• **GIVEN EXERCISE**
Identify the lines bearing the string "from" and gather them.

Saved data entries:

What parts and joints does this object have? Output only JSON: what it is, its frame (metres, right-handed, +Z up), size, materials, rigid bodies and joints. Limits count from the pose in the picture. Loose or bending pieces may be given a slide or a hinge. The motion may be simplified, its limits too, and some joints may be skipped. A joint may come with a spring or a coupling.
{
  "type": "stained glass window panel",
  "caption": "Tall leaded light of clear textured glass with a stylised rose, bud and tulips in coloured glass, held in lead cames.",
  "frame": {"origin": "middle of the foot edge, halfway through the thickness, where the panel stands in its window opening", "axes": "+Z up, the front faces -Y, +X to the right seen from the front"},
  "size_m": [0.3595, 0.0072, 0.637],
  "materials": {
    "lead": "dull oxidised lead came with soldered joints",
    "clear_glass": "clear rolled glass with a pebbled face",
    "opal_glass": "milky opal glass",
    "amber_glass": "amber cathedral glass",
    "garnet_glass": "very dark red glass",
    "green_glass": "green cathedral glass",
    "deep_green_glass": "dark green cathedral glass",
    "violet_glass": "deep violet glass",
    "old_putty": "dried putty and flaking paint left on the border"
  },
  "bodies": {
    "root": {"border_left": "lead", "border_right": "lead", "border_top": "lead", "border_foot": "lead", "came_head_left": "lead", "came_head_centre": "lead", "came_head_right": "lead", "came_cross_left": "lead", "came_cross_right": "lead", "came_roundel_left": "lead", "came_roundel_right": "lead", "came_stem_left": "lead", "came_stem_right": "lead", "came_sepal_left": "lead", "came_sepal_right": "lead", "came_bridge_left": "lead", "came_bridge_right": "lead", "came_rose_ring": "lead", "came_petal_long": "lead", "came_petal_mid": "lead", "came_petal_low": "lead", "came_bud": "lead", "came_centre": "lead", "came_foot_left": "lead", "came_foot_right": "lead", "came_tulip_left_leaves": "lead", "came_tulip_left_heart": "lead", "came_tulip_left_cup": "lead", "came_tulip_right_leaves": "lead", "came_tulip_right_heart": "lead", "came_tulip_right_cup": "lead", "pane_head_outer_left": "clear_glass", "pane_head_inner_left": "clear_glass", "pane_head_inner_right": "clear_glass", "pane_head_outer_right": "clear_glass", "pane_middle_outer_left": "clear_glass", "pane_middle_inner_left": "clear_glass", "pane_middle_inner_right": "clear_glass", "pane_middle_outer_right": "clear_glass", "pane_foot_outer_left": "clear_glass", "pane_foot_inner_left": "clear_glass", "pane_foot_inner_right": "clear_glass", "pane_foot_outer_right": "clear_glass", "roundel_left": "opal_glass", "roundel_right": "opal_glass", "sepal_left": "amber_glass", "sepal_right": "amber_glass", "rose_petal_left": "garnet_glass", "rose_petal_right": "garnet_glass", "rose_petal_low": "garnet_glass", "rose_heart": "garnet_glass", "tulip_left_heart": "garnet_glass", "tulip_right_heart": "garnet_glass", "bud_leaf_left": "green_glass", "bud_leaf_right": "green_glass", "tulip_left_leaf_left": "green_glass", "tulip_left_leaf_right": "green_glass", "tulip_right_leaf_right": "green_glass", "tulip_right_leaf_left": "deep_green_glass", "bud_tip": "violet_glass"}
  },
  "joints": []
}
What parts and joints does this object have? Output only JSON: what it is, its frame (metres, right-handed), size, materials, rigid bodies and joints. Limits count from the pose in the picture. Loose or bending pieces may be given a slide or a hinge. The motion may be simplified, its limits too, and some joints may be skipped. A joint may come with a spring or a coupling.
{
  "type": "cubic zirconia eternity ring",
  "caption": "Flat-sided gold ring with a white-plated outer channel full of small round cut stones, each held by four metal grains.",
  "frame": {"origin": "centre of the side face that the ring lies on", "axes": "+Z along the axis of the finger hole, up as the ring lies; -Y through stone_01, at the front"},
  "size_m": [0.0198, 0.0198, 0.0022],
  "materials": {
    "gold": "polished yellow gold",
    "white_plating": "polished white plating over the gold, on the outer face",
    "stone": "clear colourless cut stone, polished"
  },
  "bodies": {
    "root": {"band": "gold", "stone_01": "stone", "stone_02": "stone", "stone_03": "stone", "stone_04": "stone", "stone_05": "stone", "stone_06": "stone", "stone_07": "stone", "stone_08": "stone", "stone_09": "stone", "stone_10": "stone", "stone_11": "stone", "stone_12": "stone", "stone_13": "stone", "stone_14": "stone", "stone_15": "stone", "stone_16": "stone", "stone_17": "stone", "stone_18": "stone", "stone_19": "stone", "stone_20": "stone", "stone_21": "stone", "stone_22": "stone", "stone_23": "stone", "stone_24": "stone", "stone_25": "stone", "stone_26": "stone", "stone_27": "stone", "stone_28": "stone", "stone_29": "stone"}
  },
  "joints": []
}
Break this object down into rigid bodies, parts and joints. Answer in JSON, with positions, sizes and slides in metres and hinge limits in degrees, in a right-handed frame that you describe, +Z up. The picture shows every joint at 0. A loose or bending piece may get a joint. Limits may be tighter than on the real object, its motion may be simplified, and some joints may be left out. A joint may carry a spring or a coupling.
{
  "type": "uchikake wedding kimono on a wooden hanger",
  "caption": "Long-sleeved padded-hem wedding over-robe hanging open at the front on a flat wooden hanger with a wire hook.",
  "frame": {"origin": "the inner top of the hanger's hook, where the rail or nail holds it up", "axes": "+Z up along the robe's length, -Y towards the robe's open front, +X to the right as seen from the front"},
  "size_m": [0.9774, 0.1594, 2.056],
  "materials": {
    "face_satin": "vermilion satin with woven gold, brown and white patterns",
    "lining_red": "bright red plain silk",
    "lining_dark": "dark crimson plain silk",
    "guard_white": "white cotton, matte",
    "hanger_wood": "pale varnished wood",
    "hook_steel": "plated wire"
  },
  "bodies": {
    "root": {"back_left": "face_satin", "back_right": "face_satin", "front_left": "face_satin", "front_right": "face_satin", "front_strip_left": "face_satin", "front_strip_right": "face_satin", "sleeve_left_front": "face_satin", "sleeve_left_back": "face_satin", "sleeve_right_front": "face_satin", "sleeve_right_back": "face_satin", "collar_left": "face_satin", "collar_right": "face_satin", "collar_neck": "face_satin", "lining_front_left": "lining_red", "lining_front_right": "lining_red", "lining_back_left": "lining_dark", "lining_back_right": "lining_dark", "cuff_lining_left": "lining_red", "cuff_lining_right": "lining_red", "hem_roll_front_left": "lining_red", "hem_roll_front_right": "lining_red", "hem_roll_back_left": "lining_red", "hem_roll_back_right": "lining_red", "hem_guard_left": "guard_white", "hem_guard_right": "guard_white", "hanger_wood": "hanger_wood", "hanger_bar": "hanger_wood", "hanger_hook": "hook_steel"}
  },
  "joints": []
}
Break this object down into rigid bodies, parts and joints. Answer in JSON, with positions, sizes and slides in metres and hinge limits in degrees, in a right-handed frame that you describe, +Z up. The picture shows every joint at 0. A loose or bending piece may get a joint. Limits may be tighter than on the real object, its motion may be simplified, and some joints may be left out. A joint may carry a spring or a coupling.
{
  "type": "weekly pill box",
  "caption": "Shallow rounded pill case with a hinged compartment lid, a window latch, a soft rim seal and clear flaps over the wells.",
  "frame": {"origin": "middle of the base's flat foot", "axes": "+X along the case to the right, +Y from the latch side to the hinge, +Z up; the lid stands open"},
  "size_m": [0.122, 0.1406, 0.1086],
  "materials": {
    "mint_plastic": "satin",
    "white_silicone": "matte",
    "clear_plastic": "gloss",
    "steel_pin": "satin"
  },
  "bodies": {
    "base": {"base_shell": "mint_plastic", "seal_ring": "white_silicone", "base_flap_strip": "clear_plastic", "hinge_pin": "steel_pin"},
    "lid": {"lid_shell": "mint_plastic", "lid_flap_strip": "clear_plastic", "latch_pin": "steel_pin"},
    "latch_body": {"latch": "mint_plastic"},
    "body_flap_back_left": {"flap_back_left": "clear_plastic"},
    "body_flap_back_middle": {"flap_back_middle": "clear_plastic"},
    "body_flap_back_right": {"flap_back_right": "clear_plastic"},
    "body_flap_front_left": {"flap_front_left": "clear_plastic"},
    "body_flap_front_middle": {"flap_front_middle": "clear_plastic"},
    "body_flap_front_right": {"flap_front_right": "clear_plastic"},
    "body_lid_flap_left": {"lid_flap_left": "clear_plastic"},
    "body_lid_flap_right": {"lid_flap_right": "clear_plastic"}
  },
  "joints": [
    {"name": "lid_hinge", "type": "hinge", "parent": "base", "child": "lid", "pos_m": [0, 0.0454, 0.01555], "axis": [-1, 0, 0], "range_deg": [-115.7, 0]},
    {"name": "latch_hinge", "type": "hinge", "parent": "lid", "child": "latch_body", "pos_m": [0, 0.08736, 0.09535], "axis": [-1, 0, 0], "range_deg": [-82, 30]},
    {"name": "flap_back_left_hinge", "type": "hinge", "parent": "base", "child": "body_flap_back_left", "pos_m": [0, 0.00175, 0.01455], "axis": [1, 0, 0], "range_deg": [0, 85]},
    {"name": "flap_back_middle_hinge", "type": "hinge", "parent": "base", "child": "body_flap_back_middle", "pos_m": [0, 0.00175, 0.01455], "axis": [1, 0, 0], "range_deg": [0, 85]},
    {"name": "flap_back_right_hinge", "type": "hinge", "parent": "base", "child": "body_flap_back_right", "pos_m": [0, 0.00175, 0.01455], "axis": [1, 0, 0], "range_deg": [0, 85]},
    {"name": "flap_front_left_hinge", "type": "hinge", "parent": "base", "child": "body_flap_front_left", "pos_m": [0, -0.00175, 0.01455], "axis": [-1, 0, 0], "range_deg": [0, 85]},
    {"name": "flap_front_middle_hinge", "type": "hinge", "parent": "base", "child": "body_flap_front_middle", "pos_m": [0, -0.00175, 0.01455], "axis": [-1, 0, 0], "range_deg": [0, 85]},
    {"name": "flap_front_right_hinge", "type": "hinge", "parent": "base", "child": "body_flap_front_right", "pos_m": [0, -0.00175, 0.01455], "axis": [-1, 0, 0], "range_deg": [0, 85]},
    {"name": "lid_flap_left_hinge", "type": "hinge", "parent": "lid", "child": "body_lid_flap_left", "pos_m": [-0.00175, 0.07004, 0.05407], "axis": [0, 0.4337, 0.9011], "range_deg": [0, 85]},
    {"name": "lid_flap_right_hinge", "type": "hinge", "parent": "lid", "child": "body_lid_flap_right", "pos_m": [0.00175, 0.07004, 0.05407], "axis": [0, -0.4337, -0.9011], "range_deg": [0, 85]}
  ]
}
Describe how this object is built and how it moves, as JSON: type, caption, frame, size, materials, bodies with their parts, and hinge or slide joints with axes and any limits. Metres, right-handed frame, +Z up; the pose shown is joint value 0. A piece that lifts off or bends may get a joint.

• **RESPONSE**
What parts and joints does this object have? Output only JSON: what it is, its frame (metres, right-handed, +Z up), size, materials, rigid bodies and joints. Limits count from the pose in the picture. Loose or bending pieces may be given a slide or a hinge. The motion may be simplified, its limits too, and some joints may be skipped. A joint may come with a spring or a coupling.
  "frame": {"origin": "middle of the foot edge, halfway through the thickness, where the panel stands in its window opening", "axes": "+Z up, the front faces -Y, +X to the right seen from the front"},
What parts and joints does this object have? Output only JSON: what it is, its frame (metres, right-handed), size, materials, rigid bodies and joints. Limits count from the pose in the picture. Loose or bending pieces may be given a slide or a hinge. The motion may be simplified, its limits too, and some joints may be skipped. A joint may come with a spring or a coupling.
  "frame": {"origin": "the inner top of the hanger's hook, where the rail or nail holds it up", "axes": "+Z up along the robe's length, -Y towards the robe's open front, +X to the right as seen from the front"},
  "frame": {"origin": "middle of the base's flat foot", "axes": "+X along the case to the right, +Y from the latch side to the hinge, +Z up; the lid stands open"},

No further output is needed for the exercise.